Τhe IMS Learning Object Discovery and Exchange (LODE) project group has been set up to help deal with this kind of issue. It intends to create consistent descriptions of registries of learning content, and services to discover and access such content. Crucially, it concentrates not only on ways of better discovering content through registries, but also on ways of discovering those registries themselves. This depends critically on metadata describing content registries—what kind of content they have, what fields they cover, how frequently they are updated, how their content is licensed. The metadata required to drive that kind of discovery is not a million miles away from how libraries and registries are described in general, and elsewhere we describe how we profiled the ISO 2146 standard for registry services to describe learning content registries under LODE.

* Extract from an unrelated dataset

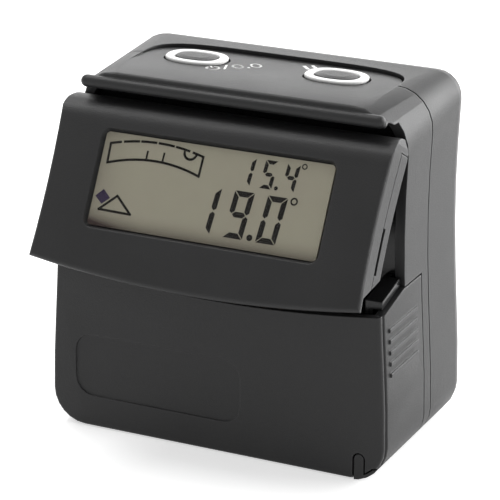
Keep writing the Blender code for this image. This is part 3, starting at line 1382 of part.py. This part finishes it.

  • Note: There is an extensive post elsewhere on how European Schoolnet is harnessing the ASPECT project and IMS LODE to meet its goals of making learning content discoverable across the European Union. Link Affiliates are co-chairs of the LODE activity, and have spent a lot of time on repository federation infrastructure as something indispensable to improving education outcomes. (Hence for example the Federated Repositories in Education (FRED), project undertaken in 2007.) An Novermber 2008 summary of LODE work and Link Affiliates’ involvement is also available.

As part of our engagement with LODE, we are testing the CQL Context Set for SRU-based resource search, developed by LODE. We are also doing proof of concept development on using the FRBR model to cluster together search results for different versions, formats and copies of the same learning content. The development work is continuing apace at the USQ Advanced Digital Futures Institute, and the development wiki is publicly accessible.